Remember Me?

Back Into the Fold

A friend of mine who runs a dry cleaning business started going through one of his file cabinets not too long ago. In it, he found paperwork with more than 2,000 names of people who had used his services over the past nine years but no longer did. His "dead customer" list was gradually growing, and he hadn't even realized it.

He decided to reactivate as many of these customers as possible. He and some of his employees put together a list of these lost customers and began making phone calls. They wanted to learn why these people had stopped using their services. In addition to the "why did you stop" question, they also found out as much as possible about who these people were, what kinds of cleaning needs they had, and where they lived and worked.

They asked these former customers to reconsider doing business with them.
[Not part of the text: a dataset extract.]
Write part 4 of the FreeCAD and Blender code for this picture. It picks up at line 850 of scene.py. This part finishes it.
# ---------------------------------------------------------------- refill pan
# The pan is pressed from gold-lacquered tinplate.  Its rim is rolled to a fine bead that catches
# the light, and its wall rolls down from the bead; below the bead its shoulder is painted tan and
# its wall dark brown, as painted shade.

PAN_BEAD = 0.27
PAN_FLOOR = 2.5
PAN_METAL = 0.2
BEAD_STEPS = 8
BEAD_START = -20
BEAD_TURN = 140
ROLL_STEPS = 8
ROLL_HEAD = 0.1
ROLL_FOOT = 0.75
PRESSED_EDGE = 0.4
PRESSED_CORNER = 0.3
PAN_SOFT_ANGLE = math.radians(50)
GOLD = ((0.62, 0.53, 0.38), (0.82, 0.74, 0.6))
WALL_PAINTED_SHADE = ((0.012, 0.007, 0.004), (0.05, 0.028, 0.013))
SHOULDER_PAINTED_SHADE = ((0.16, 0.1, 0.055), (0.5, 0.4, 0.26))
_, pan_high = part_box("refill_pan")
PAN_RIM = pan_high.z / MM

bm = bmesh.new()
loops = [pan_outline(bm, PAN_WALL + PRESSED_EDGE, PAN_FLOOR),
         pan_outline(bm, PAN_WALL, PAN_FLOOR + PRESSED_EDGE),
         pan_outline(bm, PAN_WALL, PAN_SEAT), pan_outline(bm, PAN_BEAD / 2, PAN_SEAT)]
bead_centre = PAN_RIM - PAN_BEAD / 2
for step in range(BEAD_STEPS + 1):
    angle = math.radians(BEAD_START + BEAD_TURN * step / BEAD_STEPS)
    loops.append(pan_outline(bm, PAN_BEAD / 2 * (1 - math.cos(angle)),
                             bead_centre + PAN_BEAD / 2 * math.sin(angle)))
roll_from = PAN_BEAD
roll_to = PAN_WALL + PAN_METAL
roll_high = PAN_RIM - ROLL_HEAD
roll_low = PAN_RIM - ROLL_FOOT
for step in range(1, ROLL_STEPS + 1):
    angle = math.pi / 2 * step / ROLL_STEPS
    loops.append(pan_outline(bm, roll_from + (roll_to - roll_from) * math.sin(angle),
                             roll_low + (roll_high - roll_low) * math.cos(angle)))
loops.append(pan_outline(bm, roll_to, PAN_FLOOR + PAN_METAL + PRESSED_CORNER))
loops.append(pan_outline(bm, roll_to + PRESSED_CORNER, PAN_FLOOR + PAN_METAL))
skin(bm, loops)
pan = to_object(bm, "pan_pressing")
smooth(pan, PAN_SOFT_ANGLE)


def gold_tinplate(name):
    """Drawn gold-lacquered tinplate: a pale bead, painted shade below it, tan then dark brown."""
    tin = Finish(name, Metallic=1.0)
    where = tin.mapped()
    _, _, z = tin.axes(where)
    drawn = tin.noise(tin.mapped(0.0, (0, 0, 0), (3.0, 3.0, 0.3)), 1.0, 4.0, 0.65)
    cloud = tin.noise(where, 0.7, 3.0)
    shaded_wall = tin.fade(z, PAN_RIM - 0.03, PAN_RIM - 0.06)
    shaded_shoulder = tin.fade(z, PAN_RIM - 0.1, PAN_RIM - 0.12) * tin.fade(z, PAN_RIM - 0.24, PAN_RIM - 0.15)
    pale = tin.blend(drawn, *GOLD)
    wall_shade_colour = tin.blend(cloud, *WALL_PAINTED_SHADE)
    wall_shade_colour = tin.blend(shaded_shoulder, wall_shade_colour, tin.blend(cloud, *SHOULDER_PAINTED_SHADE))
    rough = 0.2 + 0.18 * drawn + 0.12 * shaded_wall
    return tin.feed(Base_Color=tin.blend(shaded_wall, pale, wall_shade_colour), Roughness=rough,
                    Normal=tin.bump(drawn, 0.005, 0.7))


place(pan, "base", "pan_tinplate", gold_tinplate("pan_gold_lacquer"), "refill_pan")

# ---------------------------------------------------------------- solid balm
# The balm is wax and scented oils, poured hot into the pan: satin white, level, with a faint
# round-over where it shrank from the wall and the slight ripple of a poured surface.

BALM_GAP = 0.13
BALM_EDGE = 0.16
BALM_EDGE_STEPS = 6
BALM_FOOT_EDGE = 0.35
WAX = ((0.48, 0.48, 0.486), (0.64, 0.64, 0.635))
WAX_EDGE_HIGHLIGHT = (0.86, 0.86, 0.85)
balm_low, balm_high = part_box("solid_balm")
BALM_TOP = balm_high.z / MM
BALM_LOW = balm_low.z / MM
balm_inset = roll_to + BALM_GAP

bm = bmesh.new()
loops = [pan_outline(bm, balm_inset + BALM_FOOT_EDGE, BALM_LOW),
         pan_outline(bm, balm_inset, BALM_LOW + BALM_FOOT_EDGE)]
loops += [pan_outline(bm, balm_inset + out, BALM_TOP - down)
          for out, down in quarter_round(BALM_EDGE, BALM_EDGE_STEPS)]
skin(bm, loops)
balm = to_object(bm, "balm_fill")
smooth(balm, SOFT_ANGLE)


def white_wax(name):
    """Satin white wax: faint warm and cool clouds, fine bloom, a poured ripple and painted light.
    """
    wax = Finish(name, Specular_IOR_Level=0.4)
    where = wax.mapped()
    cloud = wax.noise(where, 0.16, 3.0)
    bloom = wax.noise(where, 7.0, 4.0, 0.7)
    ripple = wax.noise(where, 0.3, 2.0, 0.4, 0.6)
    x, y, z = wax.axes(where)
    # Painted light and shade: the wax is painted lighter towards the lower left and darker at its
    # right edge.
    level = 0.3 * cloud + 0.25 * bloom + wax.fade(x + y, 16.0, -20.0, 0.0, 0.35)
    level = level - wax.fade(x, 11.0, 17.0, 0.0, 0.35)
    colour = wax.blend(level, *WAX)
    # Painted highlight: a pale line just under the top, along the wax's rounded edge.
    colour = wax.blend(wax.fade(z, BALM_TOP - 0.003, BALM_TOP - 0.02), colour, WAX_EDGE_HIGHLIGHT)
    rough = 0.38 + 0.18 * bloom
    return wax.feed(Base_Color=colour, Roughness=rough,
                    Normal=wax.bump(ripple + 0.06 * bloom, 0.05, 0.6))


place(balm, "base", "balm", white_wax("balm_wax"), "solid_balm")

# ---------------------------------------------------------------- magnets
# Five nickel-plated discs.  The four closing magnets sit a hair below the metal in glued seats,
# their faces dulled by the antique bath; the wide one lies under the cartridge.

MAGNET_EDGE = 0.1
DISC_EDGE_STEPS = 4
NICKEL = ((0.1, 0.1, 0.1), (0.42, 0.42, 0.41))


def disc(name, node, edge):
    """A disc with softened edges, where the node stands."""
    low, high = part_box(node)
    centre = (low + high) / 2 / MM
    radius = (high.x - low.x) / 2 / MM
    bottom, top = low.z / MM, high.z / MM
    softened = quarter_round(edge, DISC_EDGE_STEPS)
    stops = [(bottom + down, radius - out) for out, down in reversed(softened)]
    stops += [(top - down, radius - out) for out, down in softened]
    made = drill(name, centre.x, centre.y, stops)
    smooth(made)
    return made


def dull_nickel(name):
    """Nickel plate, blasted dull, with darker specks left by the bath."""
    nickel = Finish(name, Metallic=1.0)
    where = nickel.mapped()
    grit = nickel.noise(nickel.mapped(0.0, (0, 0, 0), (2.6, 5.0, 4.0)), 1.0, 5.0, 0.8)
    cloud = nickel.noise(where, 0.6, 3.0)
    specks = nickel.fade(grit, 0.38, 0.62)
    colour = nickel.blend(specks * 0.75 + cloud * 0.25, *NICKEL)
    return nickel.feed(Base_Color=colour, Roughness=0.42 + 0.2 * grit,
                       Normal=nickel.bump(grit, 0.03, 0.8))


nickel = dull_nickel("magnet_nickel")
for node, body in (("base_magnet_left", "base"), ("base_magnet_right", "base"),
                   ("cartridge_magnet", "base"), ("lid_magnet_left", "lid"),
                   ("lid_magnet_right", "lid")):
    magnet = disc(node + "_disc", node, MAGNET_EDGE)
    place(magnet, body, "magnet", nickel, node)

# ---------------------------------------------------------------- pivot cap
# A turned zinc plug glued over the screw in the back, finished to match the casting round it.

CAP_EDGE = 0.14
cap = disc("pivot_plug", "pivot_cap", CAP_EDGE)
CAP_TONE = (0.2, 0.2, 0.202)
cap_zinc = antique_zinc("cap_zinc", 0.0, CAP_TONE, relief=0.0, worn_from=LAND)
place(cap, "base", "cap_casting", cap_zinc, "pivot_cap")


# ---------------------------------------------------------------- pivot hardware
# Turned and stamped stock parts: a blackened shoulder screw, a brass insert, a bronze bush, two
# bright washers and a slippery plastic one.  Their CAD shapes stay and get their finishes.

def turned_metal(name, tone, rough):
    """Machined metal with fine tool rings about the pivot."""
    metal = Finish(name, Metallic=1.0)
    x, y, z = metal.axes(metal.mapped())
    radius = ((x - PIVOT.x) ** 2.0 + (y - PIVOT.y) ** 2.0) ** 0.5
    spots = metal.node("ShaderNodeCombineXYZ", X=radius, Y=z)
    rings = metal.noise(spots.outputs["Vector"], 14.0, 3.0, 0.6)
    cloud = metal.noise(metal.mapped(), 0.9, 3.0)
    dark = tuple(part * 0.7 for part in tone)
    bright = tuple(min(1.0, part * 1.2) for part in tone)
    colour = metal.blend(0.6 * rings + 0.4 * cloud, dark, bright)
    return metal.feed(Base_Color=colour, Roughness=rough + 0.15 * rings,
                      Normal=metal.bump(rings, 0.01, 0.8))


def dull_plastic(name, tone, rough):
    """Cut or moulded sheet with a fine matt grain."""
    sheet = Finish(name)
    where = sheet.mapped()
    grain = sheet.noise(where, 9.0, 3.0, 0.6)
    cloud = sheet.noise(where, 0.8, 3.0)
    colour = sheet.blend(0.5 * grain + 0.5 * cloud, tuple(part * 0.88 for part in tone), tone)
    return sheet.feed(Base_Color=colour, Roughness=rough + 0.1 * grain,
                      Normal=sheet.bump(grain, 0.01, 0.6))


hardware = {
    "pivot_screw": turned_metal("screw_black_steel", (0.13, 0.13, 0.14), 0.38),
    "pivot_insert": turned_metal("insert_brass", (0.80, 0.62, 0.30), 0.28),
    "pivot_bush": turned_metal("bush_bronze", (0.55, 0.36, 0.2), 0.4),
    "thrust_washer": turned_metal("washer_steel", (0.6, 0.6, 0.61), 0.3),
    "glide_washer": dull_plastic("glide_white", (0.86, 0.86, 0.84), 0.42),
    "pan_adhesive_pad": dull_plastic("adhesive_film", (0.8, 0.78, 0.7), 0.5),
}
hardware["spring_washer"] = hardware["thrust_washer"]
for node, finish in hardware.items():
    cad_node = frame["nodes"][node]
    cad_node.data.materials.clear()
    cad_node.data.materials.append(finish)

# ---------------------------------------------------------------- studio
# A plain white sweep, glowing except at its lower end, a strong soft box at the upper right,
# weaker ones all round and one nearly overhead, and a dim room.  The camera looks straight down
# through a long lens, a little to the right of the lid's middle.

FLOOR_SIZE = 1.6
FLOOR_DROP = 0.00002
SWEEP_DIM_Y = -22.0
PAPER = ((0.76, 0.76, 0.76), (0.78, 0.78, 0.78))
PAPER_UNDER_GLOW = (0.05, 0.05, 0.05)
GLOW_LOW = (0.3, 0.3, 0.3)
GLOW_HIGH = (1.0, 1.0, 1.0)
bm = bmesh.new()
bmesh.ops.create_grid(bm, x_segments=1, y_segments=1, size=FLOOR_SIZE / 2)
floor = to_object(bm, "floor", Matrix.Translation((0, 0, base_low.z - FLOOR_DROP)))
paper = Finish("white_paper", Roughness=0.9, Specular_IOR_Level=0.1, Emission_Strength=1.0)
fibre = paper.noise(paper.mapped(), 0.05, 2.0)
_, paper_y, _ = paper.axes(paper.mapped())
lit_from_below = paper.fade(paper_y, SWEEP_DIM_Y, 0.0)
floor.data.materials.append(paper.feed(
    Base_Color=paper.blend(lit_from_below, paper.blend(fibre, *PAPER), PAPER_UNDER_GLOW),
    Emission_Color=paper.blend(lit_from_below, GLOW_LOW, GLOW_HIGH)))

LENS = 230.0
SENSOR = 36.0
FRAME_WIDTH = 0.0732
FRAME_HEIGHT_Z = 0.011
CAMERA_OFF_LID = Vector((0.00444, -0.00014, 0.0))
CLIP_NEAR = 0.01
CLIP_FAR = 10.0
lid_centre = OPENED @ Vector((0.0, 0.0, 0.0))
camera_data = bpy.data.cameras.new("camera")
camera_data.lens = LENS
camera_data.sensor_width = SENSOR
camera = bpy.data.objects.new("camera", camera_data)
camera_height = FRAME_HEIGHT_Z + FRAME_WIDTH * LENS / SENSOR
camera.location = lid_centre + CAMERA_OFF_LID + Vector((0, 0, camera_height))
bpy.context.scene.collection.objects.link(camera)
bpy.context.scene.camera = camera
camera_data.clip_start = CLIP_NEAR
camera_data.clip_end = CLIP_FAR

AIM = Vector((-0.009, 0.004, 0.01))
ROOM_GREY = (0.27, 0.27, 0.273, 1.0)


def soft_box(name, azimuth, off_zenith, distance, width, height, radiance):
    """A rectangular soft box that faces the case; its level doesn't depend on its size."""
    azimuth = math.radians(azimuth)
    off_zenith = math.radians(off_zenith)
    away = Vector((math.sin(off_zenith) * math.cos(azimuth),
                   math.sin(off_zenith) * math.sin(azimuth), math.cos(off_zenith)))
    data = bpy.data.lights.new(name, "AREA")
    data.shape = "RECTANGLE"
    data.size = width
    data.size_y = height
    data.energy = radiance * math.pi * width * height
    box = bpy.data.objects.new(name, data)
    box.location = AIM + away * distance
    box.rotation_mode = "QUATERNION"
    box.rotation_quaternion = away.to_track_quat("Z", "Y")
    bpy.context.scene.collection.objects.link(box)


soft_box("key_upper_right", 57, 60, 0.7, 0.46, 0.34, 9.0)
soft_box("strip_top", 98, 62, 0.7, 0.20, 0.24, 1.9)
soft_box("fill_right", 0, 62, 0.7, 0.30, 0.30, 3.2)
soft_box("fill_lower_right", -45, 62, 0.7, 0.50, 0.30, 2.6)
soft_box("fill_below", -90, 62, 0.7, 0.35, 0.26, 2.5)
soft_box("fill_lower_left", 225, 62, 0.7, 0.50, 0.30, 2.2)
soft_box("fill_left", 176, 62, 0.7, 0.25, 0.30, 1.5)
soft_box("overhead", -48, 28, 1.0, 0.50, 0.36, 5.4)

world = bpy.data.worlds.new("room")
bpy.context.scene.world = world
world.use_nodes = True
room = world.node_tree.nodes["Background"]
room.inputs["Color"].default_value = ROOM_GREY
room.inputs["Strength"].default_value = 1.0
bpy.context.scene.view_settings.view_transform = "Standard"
They mentioned the fact that they had a reliable pickup and delivery service and a host of other features that were either free or reasonably priced. Plus, they sent them a coupon worth $10 off their next cleaning order that had to be used within 30 days.

To make a long story short, they increased their business by about 22 percent by simply asking former customers to return. Without lowering their prices, they increased their business because they stressed the value they give their customers and demonstrated attention to detail. They were determined, motivated and sincere in their desire to "win 'em back."

It's important to keep current customers happy and contact them regularly. But don't overlook the ones who've slipped away or who've never materialized. Take a little time to cultivate and reactivate, and those UFLs just may return as loyal customers.